Putting the Fun in Cybersecurity: Designing Awareness Programs People Actually Remember

Thursday, June 11, 2026 1:30 PM – 2:30 PM Pitzer · Bernard 111

About This Session

Cybersecurity awareness programs often fail not because the content is wrong, but because the delivery never connects. This session explores how intentionally designed fun can be a serious tool for improving security outcomes — demonstrating how creativity, humor, and storytelling can drive engagement without minimizing risk or compliance requirements.

Drawing on real-world experience building campus-wide cybersecurity awareness programs, the speaker shows how to reframe cybersecurity from a purely technical obligation into a shared responsibility that people actually understand, remember, and act on.

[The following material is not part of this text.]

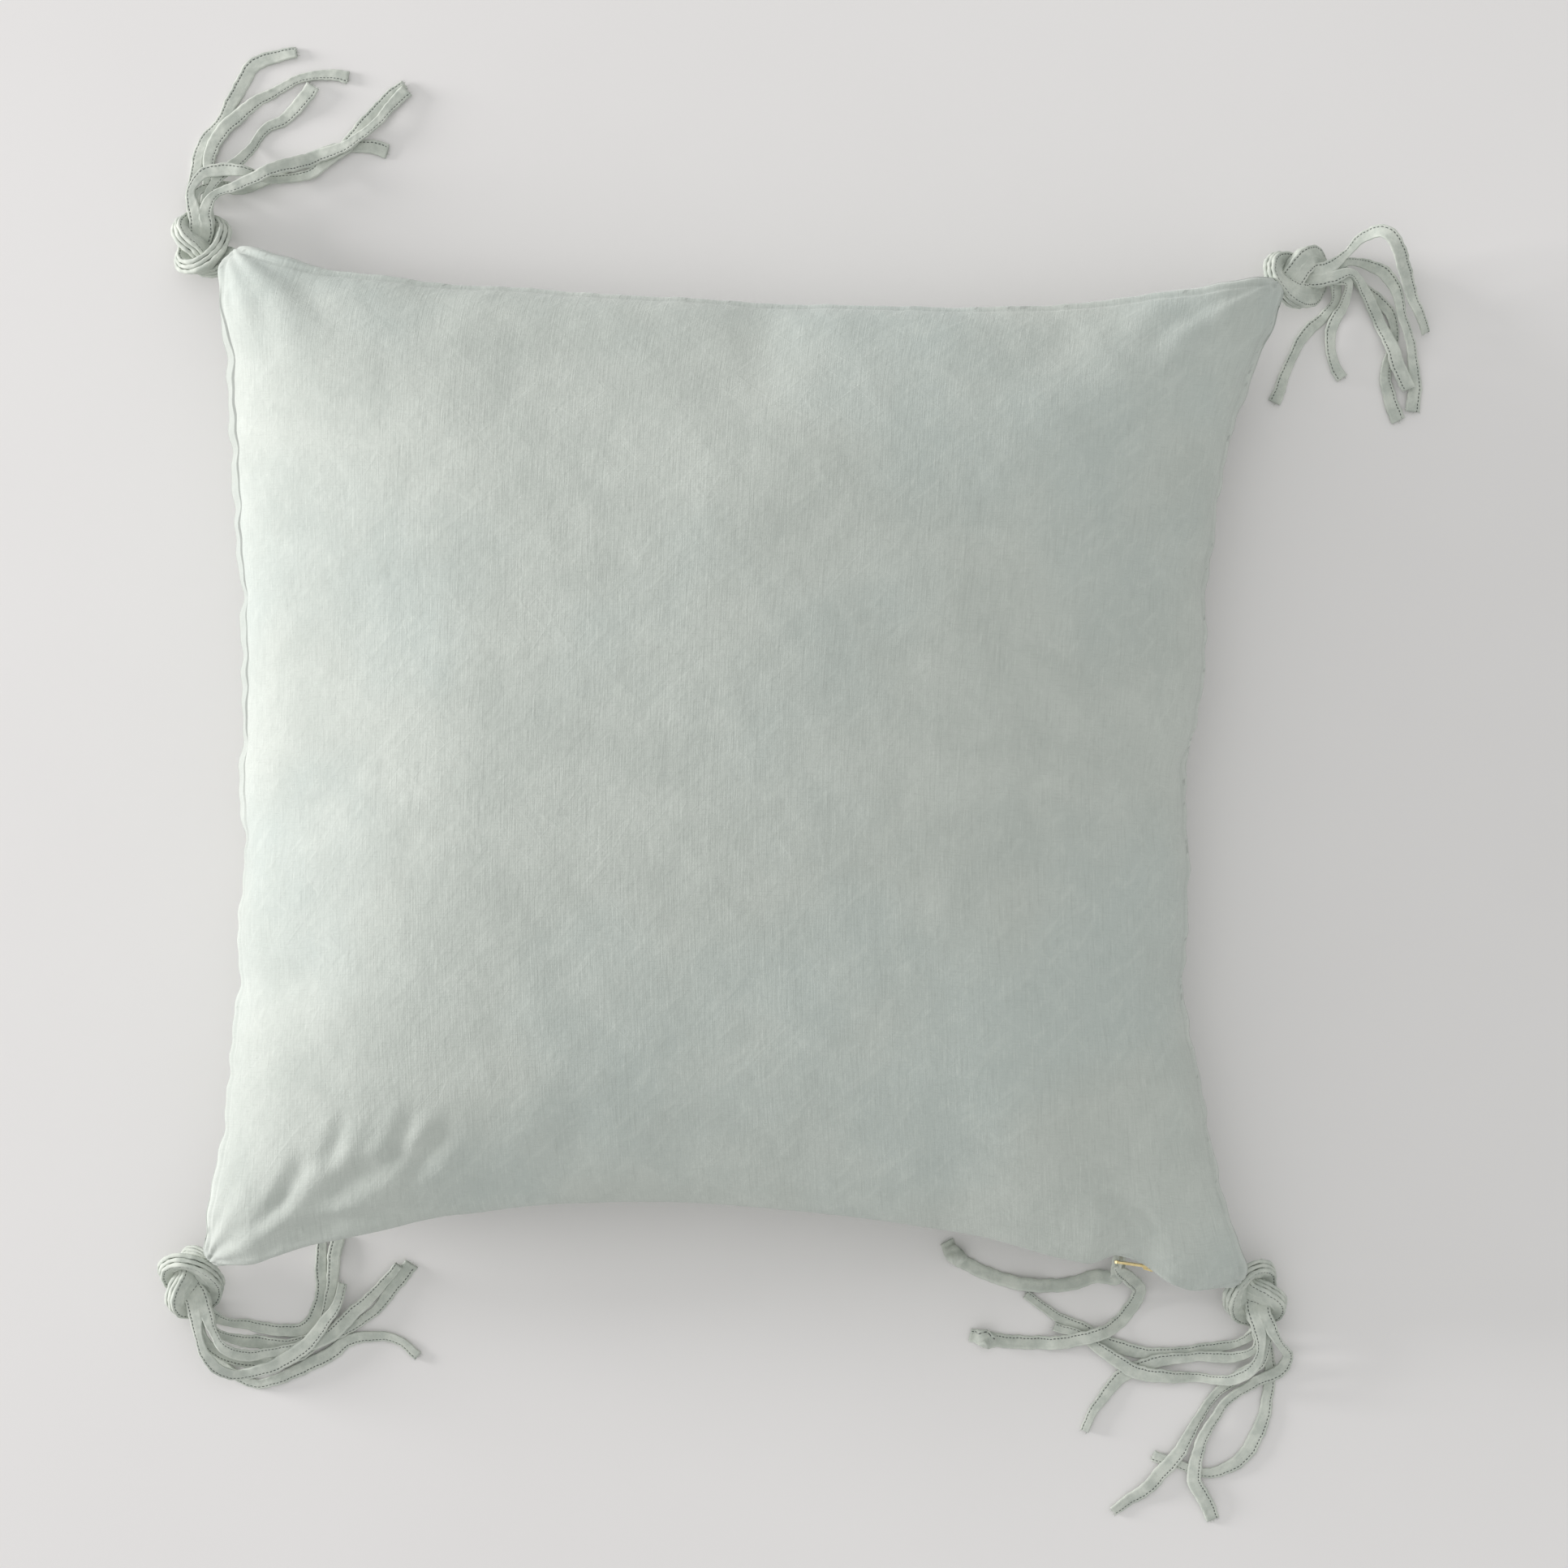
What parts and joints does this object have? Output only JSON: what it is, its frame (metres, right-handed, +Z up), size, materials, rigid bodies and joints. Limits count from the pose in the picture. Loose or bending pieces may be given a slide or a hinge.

Why Traditional Approaches Fail

  • Fear-based or checkbox-driven approaches backfire — they produce anxiety or avoidance, not behavior change
  • One-size-fits-all training ignores how different audiences process risk
  • Annual compliance exercises are forgotten within days — novelty for novelty's sake doesn't stick either
  • The real goal is engagement, relatability, and reinforcement — not just completion rates

What Works Instead

Themed Events

Campus-wide awareness campaigns built around engaging themes that make security memorable — connecting concepts to real institutional culture.

Phishing Simulations

Designed as learning opportunities, not gotcha moments — using real examples and immediate feedback to build genuine recognition skills.

Interactive Challenges

Gamified activities that connect directly back to data privacy and policy readiness — making compliance feel like an achievement, not a burden.

Storytelling

Narratives that make abstract threats concrete and relatable — using real examples from higher education environments to build institutional memory.

Learning Outcomes

  • Identify why traditional cybersecurity awareness approaches often fail to change behavior — and what engagement and enjoyment do differently.
  • Apply a simple framework for designing fun but effective security awareness activities that align creative efforts with data privacy, policy adoption, and compliance goals.
  • Evaluate which types of interactive approaches are appropriate for your organizational culture, regardless of size, maturity level, or budget.